Addition of one week of postpartum treatment with tenofovir and emtricitabine to single dose nevirapine given at childbirth was safe and prevented the emergence of nevirapine resistance in mothers, according to the findings of a small pilot study presented this week at the Fifteenth Conference on Retroviruses and Opportunistic Infections in Boston.
Although tenofovir and emtricitabine are widely used in adult treatment, their safety and effectiveness in the prevention of mother to child transmission have not been tested.
Tenofovir and emtricitabine are associated with a low rate of toxicity in adults, are dosed once daily in a single tablet and have a long half-life, meaning that high drug levels can be maintained for long periods. These qualities make the drugs an attractive potential back-up for single-dose nevirapine, which frequently induces resistance when given as a single dose, potentially compromising future treatment options for both mother and infant.
The ANRS (National Agency for AIDS Research) decided to investigate the safety and efficacy of tenofovir (TDF) and emtricitabine (FTC) given together for PMTCT.
TEmAA ANRS 12109 (Tenofovir-Emtricitabine for PMTCT in Africa and Asia), a phase II open-label clinical trial, enrolled 38 HIV-infected women from sites in the Ivory Coast, Cambodia, and South Africa. The median age of participants was 27, median CD4 count was 450 cells/mm3, and median HIV-1 RNA was 4.1 log10 copies/mL.
All women received zidovudine (ZDV) from the time of enrolment (~28 to 38 weeks gestation) until the onset of labour. At that time, sd-NVP was given as well as two tablets of TDF/FTC (Truvada). Following delivery, TDF/FTC was given as one tablet once daily, for a week. Infants were given sd-NVP syrup on day 1 and ZDV syrup for 7 days.
Study outcomes were TDF/FTC safety, PK, frequency of viral resistance, maternal viral load, and estimation of transmission rate in the mother-infant pairs.
Grades 3/4 adverse events occurred in 24% of the women (9/38) and these included anaemia and leucopenia. There were 39 live births (1 set of twins). Nine infants (23%) suffered clinically adverse events; four of whom died (meningitis, gastroenteritis, intestinal obstruction, and severe idiopathic encephalopathy).

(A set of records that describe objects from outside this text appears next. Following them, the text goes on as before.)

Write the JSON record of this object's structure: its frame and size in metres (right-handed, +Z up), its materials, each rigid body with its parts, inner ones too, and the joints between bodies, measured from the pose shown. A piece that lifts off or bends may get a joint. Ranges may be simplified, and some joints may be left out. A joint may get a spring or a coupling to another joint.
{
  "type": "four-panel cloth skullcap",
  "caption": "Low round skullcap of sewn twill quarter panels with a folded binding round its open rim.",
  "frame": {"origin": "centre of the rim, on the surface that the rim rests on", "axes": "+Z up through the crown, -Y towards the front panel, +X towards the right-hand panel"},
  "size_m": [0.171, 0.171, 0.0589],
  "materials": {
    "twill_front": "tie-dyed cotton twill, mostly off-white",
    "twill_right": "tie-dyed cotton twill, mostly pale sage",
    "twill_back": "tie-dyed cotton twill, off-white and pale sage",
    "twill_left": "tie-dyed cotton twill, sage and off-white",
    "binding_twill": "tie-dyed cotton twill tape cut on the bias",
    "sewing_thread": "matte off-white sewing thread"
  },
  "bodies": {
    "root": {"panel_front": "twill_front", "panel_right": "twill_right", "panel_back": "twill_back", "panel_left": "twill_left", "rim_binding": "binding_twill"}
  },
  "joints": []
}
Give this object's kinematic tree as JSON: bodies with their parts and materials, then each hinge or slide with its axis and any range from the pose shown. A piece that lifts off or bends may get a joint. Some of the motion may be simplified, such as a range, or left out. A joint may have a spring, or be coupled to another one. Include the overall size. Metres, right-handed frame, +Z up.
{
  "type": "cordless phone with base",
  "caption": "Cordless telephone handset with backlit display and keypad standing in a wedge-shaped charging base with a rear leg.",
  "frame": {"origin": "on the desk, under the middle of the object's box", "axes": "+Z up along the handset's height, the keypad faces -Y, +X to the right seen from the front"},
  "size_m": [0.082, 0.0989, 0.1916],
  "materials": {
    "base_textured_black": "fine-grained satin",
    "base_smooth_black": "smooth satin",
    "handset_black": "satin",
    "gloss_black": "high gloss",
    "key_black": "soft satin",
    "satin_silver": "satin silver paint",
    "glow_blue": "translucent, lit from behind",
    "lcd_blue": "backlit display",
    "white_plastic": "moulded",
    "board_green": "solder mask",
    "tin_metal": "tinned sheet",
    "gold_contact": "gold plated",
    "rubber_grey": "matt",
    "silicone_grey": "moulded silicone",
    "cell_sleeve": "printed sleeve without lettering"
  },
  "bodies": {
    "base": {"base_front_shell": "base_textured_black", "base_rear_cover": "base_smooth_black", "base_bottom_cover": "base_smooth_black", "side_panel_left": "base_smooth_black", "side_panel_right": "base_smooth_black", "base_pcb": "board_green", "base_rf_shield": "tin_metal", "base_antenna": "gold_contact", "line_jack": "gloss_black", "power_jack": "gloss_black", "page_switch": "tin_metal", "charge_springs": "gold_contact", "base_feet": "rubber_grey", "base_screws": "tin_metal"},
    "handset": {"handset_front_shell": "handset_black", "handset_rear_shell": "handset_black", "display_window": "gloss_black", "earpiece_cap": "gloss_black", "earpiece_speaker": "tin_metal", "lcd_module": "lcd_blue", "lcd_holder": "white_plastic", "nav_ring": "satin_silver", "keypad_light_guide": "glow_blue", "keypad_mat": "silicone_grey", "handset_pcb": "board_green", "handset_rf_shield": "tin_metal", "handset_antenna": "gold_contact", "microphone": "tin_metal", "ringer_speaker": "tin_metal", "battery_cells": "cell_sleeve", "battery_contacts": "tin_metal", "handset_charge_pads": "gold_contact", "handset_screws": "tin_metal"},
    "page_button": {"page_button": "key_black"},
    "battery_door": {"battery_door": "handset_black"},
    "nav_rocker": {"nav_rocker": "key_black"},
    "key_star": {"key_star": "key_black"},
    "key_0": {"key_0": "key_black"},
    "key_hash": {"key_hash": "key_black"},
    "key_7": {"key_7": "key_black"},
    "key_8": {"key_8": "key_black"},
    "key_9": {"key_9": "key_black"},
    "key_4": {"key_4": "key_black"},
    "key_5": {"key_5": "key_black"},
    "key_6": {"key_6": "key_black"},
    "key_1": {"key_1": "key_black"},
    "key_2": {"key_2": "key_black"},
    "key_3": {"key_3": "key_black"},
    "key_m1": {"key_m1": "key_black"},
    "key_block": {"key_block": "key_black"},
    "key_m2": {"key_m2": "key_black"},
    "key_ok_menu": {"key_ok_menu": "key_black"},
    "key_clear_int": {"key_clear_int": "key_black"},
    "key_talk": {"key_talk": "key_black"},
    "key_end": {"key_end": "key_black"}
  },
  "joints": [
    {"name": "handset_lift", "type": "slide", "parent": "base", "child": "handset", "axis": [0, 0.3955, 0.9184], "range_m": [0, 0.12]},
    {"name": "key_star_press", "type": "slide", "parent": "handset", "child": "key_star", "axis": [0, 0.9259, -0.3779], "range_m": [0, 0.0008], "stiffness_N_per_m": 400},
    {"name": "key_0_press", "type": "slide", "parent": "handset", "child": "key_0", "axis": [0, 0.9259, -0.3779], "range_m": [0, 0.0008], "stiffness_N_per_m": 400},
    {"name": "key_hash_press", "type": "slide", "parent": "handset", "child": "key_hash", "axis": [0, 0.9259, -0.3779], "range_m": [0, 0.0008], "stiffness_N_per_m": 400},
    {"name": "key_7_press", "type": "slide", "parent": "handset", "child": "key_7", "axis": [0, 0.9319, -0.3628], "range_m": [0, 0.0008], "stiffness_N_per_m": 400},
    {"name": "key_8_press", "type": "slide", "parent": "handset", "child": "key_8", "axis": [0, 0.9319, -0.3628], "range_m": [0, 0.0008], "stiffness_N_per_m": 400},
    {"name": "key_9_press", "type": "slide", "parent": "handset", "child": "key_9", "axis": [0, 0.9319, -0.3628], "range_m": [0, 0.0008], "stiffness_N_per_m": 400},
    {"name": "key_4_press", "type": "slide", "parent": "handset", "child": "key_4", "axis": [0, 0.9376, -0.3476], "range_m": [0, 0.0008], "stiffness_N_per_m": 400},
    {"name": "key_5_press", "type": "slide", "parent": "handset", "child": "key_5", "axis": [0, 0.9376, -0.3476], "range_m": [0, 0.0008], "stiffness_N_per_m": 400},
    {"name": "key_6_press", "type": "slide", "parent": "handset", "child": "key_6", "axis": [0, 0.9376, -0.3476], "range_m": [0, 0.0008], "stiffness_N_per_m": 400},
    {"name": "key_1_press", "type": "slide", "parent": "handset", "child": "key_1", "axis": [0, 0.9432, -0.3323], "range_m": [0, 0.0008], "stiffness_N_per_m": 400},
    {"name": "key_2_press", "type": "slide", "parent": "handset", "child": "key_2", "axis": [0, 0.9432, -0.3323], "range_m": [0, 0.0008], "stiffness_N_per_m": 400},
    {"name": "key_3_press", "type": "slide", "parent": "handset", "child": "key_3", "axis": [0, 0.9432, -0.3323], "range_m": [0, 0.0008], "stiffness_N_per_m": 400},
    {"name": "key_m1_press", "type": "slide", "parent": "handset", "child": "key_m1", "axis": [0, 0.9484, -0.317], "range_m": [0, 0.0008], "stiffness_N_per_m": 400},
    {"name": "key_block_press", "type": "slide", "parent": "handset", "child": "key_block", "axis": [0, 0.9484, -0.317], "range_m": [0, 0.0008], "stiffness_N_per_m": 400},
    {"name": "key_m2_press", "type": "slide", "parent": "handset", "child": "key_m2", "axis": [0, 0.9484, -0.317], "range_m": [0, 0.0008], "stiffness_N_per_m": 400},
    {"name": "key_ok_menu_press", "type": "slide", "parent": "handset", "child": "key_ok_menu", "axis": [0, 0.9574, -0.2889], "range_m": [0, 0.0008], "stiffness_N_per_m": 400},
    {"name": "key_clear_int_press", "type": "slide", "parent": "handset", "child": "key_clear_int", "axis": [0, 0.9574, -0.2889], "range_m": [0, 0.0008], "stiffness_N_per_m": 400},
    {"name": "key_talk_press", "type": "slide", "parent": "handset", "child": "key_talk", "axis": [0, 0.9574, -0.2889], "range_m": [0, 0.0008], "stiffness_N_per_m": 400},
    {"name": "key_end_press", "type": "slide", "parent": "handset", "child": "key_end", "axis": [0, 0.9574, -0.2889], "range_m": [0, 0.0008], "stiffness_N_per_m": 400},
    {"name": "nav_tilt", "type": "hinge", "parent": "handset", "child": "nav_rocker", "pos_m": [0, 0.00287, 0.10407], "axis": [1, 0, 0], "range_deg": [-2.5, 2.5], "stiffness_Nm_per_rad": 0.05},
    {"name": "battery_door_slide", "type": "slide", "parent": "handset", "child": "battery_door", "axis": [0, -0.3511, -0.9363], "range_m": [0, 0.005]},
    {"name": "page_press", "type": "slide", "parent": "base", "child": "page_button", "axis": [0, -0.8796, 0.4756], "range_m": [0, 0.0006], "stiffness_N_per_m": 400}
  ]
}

Maternal viral load dropped nearly one log at 2 days postpartum, but returned to baseline at 4 weeks. Plasma HIV-1 RNA was detected in two of the 39 infants at 3 days and was confirmed at 4 weeks postpartum. Both infections occurred in utero
There were no findings of genotypic viral resistance to ZDV, NVP, FTC, or TDF in mothers or infants. The investigators concluded that this combination is well-tolerated in women and newborns and that 7 days of postpartum therapy appeared to avoid NVP-resistance mutations and effectively suppress viral replication. No intrapartum HIV transmission was reported.
In a tenofovir PK substudy, investigators found that 2 tablets of TDF/FTC given at the initiation of labour and thereafter at the normal once-daily dose for 7 days produced TDF concentrations similar to those of non-pregnant, HIV-infected individuals taking the normal dose of TDF 300mg and FTC 200 mg daily.
Absorption of TDF was faster and greater in those women who had a caesarean section. TDF had good placental transfer and neonatal plasma half-life was just over 8 hours, suggesting low concentration soon after delivery.
Administering TDF 13mg/kg to the infant as soon as possible after birth results in neonatal concentrations comparable to those seen in adults.